The problem is that I was wrong. Well, I was not exactly wrong at the time, because many of the defaults were in fact insecure. But this advice is certainly wrong for today's world. Even back then, it was probably rooted in too much paranoia and lacked sufficient respect for business and operational concerns. The difference today is that most software programs and operating systems have fairly secure defaults, and changing them to be more secure could hurt you operationally. So when should you change the defaults and when should you not?
When to change the defaults
You certainly want to change any default passwords or passwords given to you by a vendor or anyone else, especially if it's non-unique and written down in documentation. This describes most default logon passwords for network devices, wireless access points, and other common consumer computer devices.
Some network devices use their unique MAC address (or some variation of it) for the default password. This is better than sharing a non-unique, documented, default password -- but only slightly better. The MAC addresses on those devices are almost always transmitted wirelessly in the clear, where any attacker can sniff them up. Make sure to change any of these sorts of passwords.

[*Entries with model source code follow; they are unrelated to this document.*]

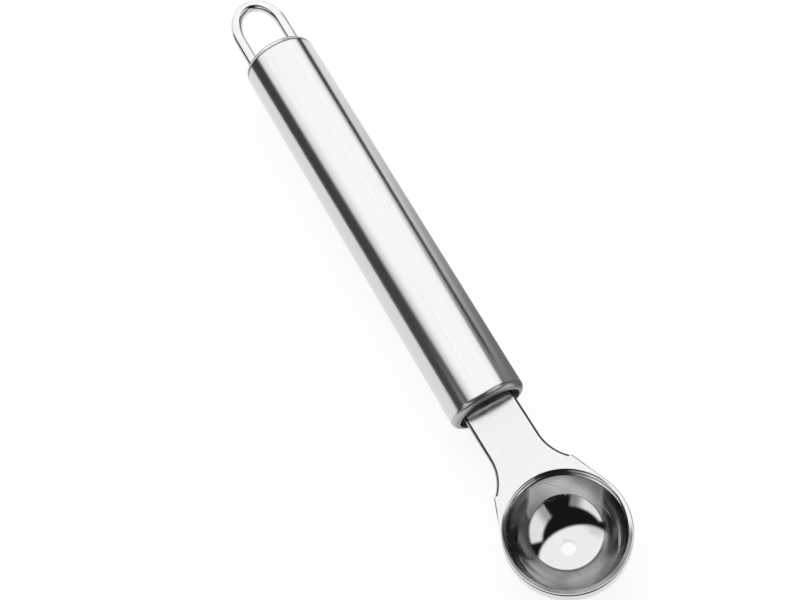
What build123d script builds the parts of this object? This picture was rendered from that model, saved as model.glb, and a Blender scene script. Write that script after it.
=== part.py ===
from build123d import *
from math import asin, atan, cos, hypot, radians, sin, sqrt, tan
import os

# Melon baller with a tubular handle, all stainless steel, in millimetres.
# It lies on its back: +X runs from the hanging loop to the bowl, +Z is up, and the bowl opens upward.
# The origin is under the middle of the tool, on the surface that the tool lies on.

# Handle: a thin tube, plugged by a cap at the back and spun in to a mouth at the front
tube_diameter = 19.0
tube_wall = 0.8
handle_length = 109.3
lip_radius = 1.6

# End cap: a turned disc whose flange sits on the tube's end, a little inside the tube's outline
cap_flange = 1.1
cap_depth = 3.0
cap_margin = 0.25
cap_edge_round = 0.3

# Hanging loop: a bent wire whose two legs pass through the cap, welded to it close inside the tube
wire_diameter = 3.0
loop_reach = 19.0
loop_arch = 8.7
loop_tail = 1.6
loop_bead = 0.8
loop_margin = 0.32

# Scoop: one stamping, with a tang in the handle, a bent neck and a bowl
sheet_thickness = 2.0
neck_width = 13.0
neck_edge_flat = 0.2
bend_radius = 6.0
bowl_reach = 34.0
shoulder_angle = 21.0
shoulder_length = 9.8
flare_radius = 11.5

# Bowl: a straight wall, a heel, and a flatter floor that takes over where the heel slopes at floor_angle
bowl_radius = 13.3
bowl_straight = 3.6
heel_radius = 7.0
floor_angle = 44.5
bowl_wall = 1.3
rim_crest = 0.1
rim_relief = 0.8
relief_lead = 3.5
rim_round = 0.35
drain_hole_diameter = 3.6
drain_hole_round = 0.3

# Plug: the turned block in the tube that holds the tang
plug_setback = 9.0
plug_length = 8.0
plug_edge_chamfer = 0.5
tang_tail = 3.0
tang_bead = 1.0
tang_bead_length = 9.0

# Fits: the gap round a piece that is pressed or welded in, and the overrun of a cut
contact_gap = 0.03
overrun = 1.0

tube_radius = tube_diameter / 2
bore_radius = tube_radius - tube_wall
mouth_radius = tube_radius - lip_radius
wire_radius = wire_diameter / 2
bead_foot = wire_radius + contact_gap
half_spacing = bore_radius - loop_margin - loop_bead - bead_foot
half_sheet = sheet_thickness / 2
neck_edge_round = half_sheet - neck_edge_flat / 2
outer_radius = bowl_radius + bowl_wall
draw_radius = bowl_wall - rim_crest

# Inside of the bowl: how far out the heel's centre lies, and how far the floor's centre is over the top
heel_offset = bowl_radius - heel_radius
floor_slope = radians(floor_angle)
floor_radius = heel_radius + heel_offset / sin(floor_slope)
floor_height = heel_offset / tan(floor_slope) - bowl_straight
bowl_depth = floor_radius - floor_height

# The neck rises just enough to bring the bowl's underside level with the tube's underside.
floor_arm = half_sheet + floor_height
floor_rise = floor_radius + bowl_wall - tube_radius
incline = asin(floor_rise / hypot(bowl_reach, floor_arm)) - atan(floor_arm / bowl_reach)
bowl_rise = bowl_reach * sin(incline) + half_sheet * cos(incline)
bowl_advance = bowl_reach * cos(incline) - half_sheet * sin(incline)

# Places along X, from the middle of the tool
heel_advance = heel_offset * cos(incline) + bowl_straight * sin(incline)
front_length = bowl_advance + heel_advance + heel_radius + bowl_wall
total_length = loop_reach + wire_radius + handle_length + front_length
mouth_x = total_length / 2 - front_length
cap_x = mouth_x - handle_length
tube_x = cap_x + cap_flange
plug_x = mouth_x - plug_setback - plug_length
tang_x = plug_x - tang_tail
axis_z = tube_radius

# Planes: across the handle, along it, and on the scoop's flat top with its origin in the bowl's middle
side_plane = Plane(origin=(0, 0, axis_z), x_dir=(1, 0, 0), z_dir=(0, -1, 0))
level_plane = Plane(origin=(0, 0, axis_z), x_dir=(1, 0, 0), z_dir=(0, 0, 1))
scoop_plane = Plane(
    origin=(mouth_x + bowl_advance, 0, axis_z + bowl_rise),
    x_dir=(cos(incline), 0, sin(incline)),
    z_dir=(-sin(incline), 0, cos(incline)),
)
scoop_side = Plane(origin=scoop_plane.origin, x_dir=scoop_plane.x_dir, z_dir=(0, -1, 0))


def station(x):
    """Plane across the handle at x, facing forward, with its own x along Y and its own y along Z."""
    return Plane(origin=(x, 0, axis_z), x_dir=(0, 1, 0), z_dir=(1, 0, 0))


os.makedirs("parts", exist_ok=True)

# Handle tube: a straight wall that turns inward at the mouth by a quarter of a circle
with BuildPart() as handle_tube:
    with BuildSketch(side_plane):
        with BuildLine():
            rear = Line((tube_x, bore_radius), (tube_x, tube_radius))
            outside = Line(rear @ 1, (mouth_x - lip_radius, tube_radius))
            turn = RadiusArc(outside @ 1, (mouth_x, mouth_radius), lip_radius)
            edge = Line(turn @ 1, (mouth_x - tube_wall, mouth_radius))
            inner_turn = RadiusArc(edge @ 1, (mouth_x - lip_radius, bore_radius), tube_wall - lip_radius)
            Line(inner_turn @ 1, rear @ 0)
        make_face()
    revolve(axis=Axis((0, 0, axis_z), (1, 0, 0)))
handle_tube.part.label = "handle_tube"
export_step(handle_tube.part, "parts/handle_tube.step")

# End cap: a flange on the tube's end and a spigot in its bore, with a hole for each leg of the loop
with BuildPart() as end_cap:
    with BuildSketch(station(cap_x)):
        Circle(tube_radius - cap_margin)
    extrude(amount=cap_flange)
    fillet(end_cap.edges().sort_by(Axis.X)[0], cap_edge_round)
    with BuildSketch(station(tube_x)):
        Circle(bore_radius - contact_gap)
    extrude(amount=cap_depth - cap_flange)
    with BuildSketch(station(cap_x)):
        with GridLocations(2 * half_spacing, 0, 2, 1):
            Circle(bead_foot)
    extrude(amount=cap_depth, mode=Mode.SUBTRACT)
end_cap.part.label = "end_cap"
export_step(end_cap.part, "parts/end_cap.step")

# Hanging loop: round wire on a path of two straight legs and a tall arch
leg_end_x = cap_x + cap_depth + loop_tail
arch_x = cap_x - loop_reach + loop_arch
with BuildPart() as hanging_loop:
    with BuildLine(level_plane) as loop_path:
        near_leg = Line((leg_end_x, -half_spacing), (arch_x, -half_spacing))
        far_leg = Line((arch_x, half_spacing), (leg_end_x, half_spacing))
        EllipticalCenterArc((arch_x, 0), loop_arch, half_spacing, start_angle=90, arc_size=180)
    with BuildSketch(station(leg_end_x)):
        with Locations((-half_spacing, 0)):
            Circle(wire_radius)
    sweep(path=loop_path.wires()[0])
hanging_loop.part.label = "hanging_loop"
export_step(hanging_loop.part, "parts/hanging_loop.step")

# Loop welds: a bead round each leg, on the cap's inner face
with BuildPart() as loop_welds:
    bead_x = cap_x + cap_depth
    for side in (-1, 1):
        leg_y = side * half_spacing
        bead_plane = Plane(origin=(bead_x, leg_y, axis_z), x_dir=(1, 0, 0), z_dir=(0, -1, 0))
        with BuildSketch(bead_plane):
            with BuildLine():
                foot = Line((0, bead_foot + loop_bead), (0, bead_foot))
                flank = Line(foot @ 1, (loop_bead, bead_foot))
                RadiusArc(flank @ 1, foot @ 0, loop_bead)
            make_face()
        revolve(axis=Axis((bead_x, leg_y, axis_z), (1, 0, 0)))
loop_welds.part.label = "loop_welds"
export_step(loop_welds.part, "parts/loop_welds.step")

# Scoop outline on its flat top: the shoulders run from the bowl's circle to a corner, and flare into the neck
shoulder = radians(shoulder_angle)
touch = Vector(-outer_radius * sin(shoulder), outer_radius * cos(shoulder))
corner = touch - Vector(cos(shoulder), sin(shoulder)) * shoulder_length
half_neck = neck_width / 2
flare_rise = corner.Y - half_neck
flare_run = sqrt(flare_radius**2 - (flare_radius - flare_rise) ** 2)
flare_start = Vector(corner.X - flare_run, half_neck)
bend_run = 2 * bend_radius * tan(abs(incline) / 2)
neck_start = Vector(bend_run - bowl_reach, half_neck)

# Where the draw radius at the bowl's mouth meets the flat top, and where the ground rim starts and ends
draw_top = bowl_radius + draw_radius
relief_setback = relief_lead - touch.X
relief_slope = rim_relief / (outer_radius + relief_setback)
cutter_x = outer_radius + overrun


def mirrored(point):
    """The same point on the other side of the scoop's middle line."""
    return Vector(point.X, -point.Y)


def bowl_curve(start, wall):
    """Lines down the side, round the heel and along the floor of the bowl, a wall outside the hollow."""
    heel_start = Vector(-bowl_radius - wall, -bowl_straight)
    floor_edge = Vector(-sin(floor_slope), -cos(floor_slope)) * (floor_radius + wall)
    bottom = Vector(0, -bowl_depth - wall)
    side = Line(start, heel_start)
    heel = RadiusArc(side @ 1, floor_edge + Vector(0, floor_height), -(heel_radius + wall))
    return RadiusArc(heel @ 1, bottom, -(floor_radius + wall))


def along_neck(edge):
    """True for an edge that lies in the sheet's plane and doesn't run straight across the neck."""
    direction = edge.tangent_at(0.5)
    return abs(direction.dot(scoop_plane.z_dir)) < 0.5 and abs(direction.Y) < 0.99


# Scoop: one piece from the tang in the handle to the ground rim of the bowl
with BuildPart() as scoop:
    # Neck: a flat strip that flares towards the bowl, rounded along both sides
    with BuildSketch(scoop_plane):
        with BuildLine():
            back = Line(mirrored(neck_start), neck_start)
            straight = Line(back @ 1, flare_start)
            flare = RadiusArc(straight @ 1, corner, -flare_radius)
            front = Line(flare @ 1, mirrored(corner))
            other_flare = RadiusArc(front @ 1, mirrored(flare_start), -flare_radius)
            Line(other_flare @ 1, back @ 0)
        make_face()
    extrude(amount=-sheet_thickness)
    fillet(scoop.edges().filter_by(along_neck), neck_edge_round)

    # Shoulders: flat, with crisp edges that run tangent to the bowl
    with BuildSketch(scoop_plane):
        Polygon(corner, mirrored(corner), mirrored(touch), touch, align=None)
    extrude(amount=-sheet_thickness)

    # Outside of the bowl
    with BuildSketch(scoop_side):
        with BuildLine():
            across = Line((0, 0), (-outer_radius, 0))
            outer_floor = bowl_curve(across @ 1, bowl_wall)
            Line(outer_floor @ 1, across @ 0)
        make_face()
    revolve(axis=Axis(scoop_plane.origin, scoop_plane.z_dir))

    # Tang and bend: the same rounded strip, straight in the handle and turned up at the mouth
    with BuildLine(side_plane) as tang_path:
        FilletPolyline(
            (tang_x, 0),
            (mouth_x, 0),
            (mouth_x + bend_run * cos(incline), bend_run * sin(incline)),
            radius=bend_radius,
        )
    with BuildSketch(station(tang_x)):
        RectangleRounded(neck_width, sheet_thickness, neck_edge_round)
    sweep(path=tang_path.wires()[0])

    # Hollow of the bowl, with the draw radius at its mouth
    with BuildSketch(scoop_side):
        with BuildLine():
            top = Line((0, overrun), (-draw_top, overrun))
            mouth = Line(top @ 1, (-draw_top, 0))
            draw = RadiusArc(mouth @ 1, (-bowl_radius, -draw_radius), draw_radius)
            inner_floor = bowl_curve(draw @ 1, 0)
            Line(inner_floor @ 1, top @ 0)
        make_face()
    revolve(axis=Axis(scoop_plane.origin, scoop_plane.z_dir), mode=Mode.SUBTRACT)

    # Rim: ground slightly below the flat top, most at the front, with its outer edge rounded
    with BuildSketch(scoop_side):
        Polygon(
            (-relief_setback, 0),
            (cutter_x, -relief_slope * (cutter_x + relief_setback)),
            (cutter_x, overrun),
            (-relief_setback, overrun),
            align=None,
        )
    extrude(amount=cutter_x, both=True, mode=Mode.SUBTRACT)
    rim_land = scoop.faces().filter_by(GeomType.PLANE).sort_by(Axis.X)[-1]
    fillet(rim_land.edges().filter_by(GeomType.ELLIPSE).sort_by(SortBy.LENGTH)[-1], rim_round)

    # Drain hole through the bottom, with its inner edge rounded
    with BuildSketch(scoop_plane):
        Circle(drain_hole_diameter / 2)
    extrude(amount=-(bowl_depth + bowl_wall + overrun), mode=Mode.SUBTRACT)
    hole_edges = scoop.edges(Select.LAST).filter_by(GeomType.CIRCLE).group_by(SortBy.RADIUS)[0]
    fillet(hole_edges.group_by(Axis.Z)[-1], drain_hole_round)
scoop.part.label = "scoop"
export_step(scoop.part, "parts/scoop.step")

# Tang plug: a turned block in the tube's bore, slotted for the tang
with BuildPart() as tang_plug:
    with BuildSketch(station(plug_x)):
        Circle(bore_radius - contact_gap)
    extrude(amount=plug_length)
    chamfer(tang_plug.edges().filter_by(GeomType.CIRCLE), plug_edge_chamfer)
    with BuildSketch(station(plug_x)):
        RectangleRounded(
            neck_width + 2 * contact_gap,
            sheet_thickness + 2 * contact_gap,
            neck_edge_round + contact_gap,
        )
    extrude(amount=plug_length, mode=Mode.SUBTRACT)
tang_plug.part.label = "tang_plug"
export_step(tang_plug.part, "parts/tang_plug.step")

# Tang welds: a bead above and a bead below the tang, on the plug's back face
with BuildPart() as tang_welds:
    for side in (-1, 1):
        tang_face = side * (half_sheet + contact_gap)
        with BuildSketch(side_plane):
            with BuildLine():
                root = Line((plug_x, tang_face + side * tang_bead), (plug_x, tang_face))
                on_tang = Line(root @ 1, (plug_x - tang_bead, tang_face))
                RadiusArc(on_tang @ 1, root @ 0, side * tang_bead)
            make_face()
        extrude(amount=tang_bead_length / 2, both=True)
tang_welds.part.label = "tang_welds"
export_step(tang_welds.part, "parts/tang_welds.step")
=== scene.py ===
from math import cos, radians, sin
from types import SimpleNamespace

import bpy
from mathutils import Matrix, Vector

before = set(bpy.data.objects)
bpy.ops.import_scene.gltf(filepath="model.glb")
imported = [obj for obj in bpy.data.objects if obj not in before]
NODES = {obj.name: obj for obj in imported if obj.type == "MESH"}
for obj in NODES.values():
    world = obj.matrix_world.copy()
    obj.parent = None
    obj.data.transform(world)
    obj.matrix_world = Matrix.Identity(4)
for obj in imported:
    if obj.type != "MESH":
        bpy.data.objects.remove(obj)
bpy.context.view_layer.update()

# Camera: fitted to the photograph, in metres and in the frame of the part
SENSOR_WIDTH = 36.0
IMAGE_WIDTH = 800
FOCAL_PIXELS = 1370
CAMERA_PLACE = Vector((0.1260, -0.0414, 0.3133))
CAMERA_RIGHT = Vector((0.47738, 0.87472, -0.08348))
CAMERA_UP = Vector((-0.79949, 0.47181, 0.37177))
NEAREST_SEEN = 0.01

# Floor: larger than any view of the tool needs, with a lift that takes it from pale to white
FLOOR_SIZE = 3.0
FLOOR_GREY = 0.22
FLOOR_LIFT = 0.85
WHITE = 1.0

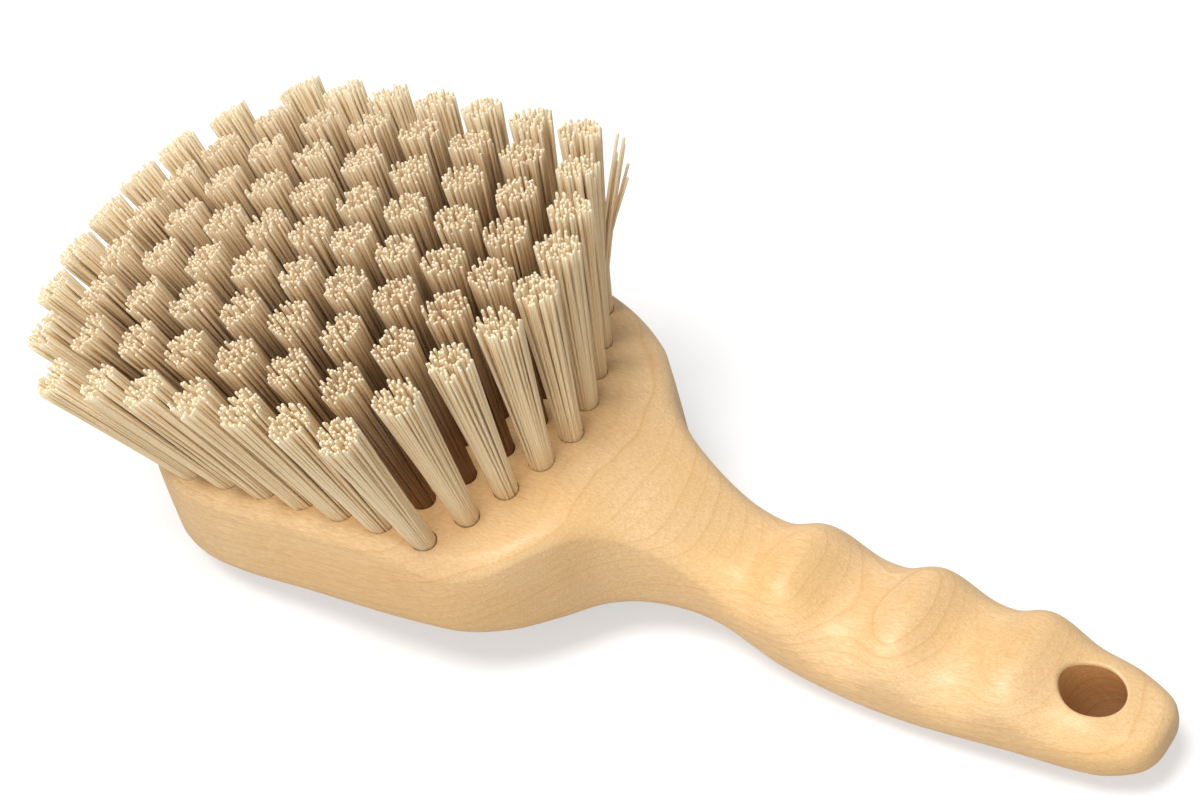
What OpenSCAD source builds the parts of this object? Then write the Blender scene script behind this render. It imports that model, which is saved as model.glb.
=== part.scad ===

Change default wireless SSIDs and SSID passwords or keys. Wireless SSIDs really aren't that risky to leave unchanged, but leaving them at the default SSID value has caused issues in the past (such as unwanted auto-connections) and could be a sign to attackers that the owner isn't overly sophisticated and should be scrutinized more. SSID password keys should definitely be changed to something long and unique.
There is also some value in changing default storage paths if the storage paths might allow an attacker to fill up the available free space and crash the system. For this reason, many installers make sure that storage paths lead to big storage areas that would be hard to fill up, or at least point them to areas not shared by the operating system.
When not to change the defaults
In general, most popular operating systems (Windows, MacOS, Linux, BSD, iOS, Android, etc.) have fairly strong default settings. Certainly they have a nice balance of security and operational considerations deployed. Further, you'll invariably find that the vendors or organizations behind these operating systems have recommendations regarding which defaults you should change.
For example, Microsoft Security Compliance Manager has been relied upon by millions of users to see what the defaults are and what Microsoft recommends be changed if you're worried about security. It contains hundreds and hundreds of settings. In most cases the operating system's defaults are adequate. In some areas, Microsoft recommends more secure settings, such as increasing the minimum password size from 6 to 12 characters.
The leading vendors are so good at picking good defaults (notice I say good, not perfect) that if I wrote a book today about tightening operating system settings it would contain just a few words: "Don't muck it up!" That's because when you change a default, you are often making a change you don't fully understand. Anything you don't understand is insecure, even if some well-known and respected group has told you to make the change.
You'd be surprise how many trusted security configuration guides have settings that have never been tried or implemented. These people are telling you to enable or configure something that could cause harm or issues in most environments. I've seen trusted security guides make suggestions that would literally turn off critical security settings with absolutely no benefit. In fact, they would make you less secure.
Don't change default service or daemon run settings. Most people who turn off default services don't understand the full repercussions of what they are doing, and usually there is little benefit to doing so. The conventional wisdom is that any service running that doesn't need to be is just an additional target the hackers can attack. And this is true. But as long as you don't change the default settings and you stay fully patched, usually it's very difficult for the attackers to gain a foothold, especially without tricking the end-user into doing something first. Truly remote buffer overflows are rare today.
As my anecdote at the beginning of this article showed, don't mess with the default group memberships if you don't have to. The biggest problems I see with group membership changes is people putting far too many users into elevated groups that should have few if any permanent group memberships. Removing a default group membership is almost always a bad thing.
Here is an oldie-but-goodie blog entry on the subject of defaults that I often send to customers. It's written by Microsoft's Aaron Margosis, who has the technical smarts, wisdom, and experience to give authoritative security advice.
The decision of when to change defaults should be led by whether or not the change would stop a likely critical threat and not cause too many operational issues. Too many people make changes for theoretical threats they will likely never face, and do so without understanding the long-term operational consequences. When in doubt, chicken out, and go with the vendor's defaults or recommendations.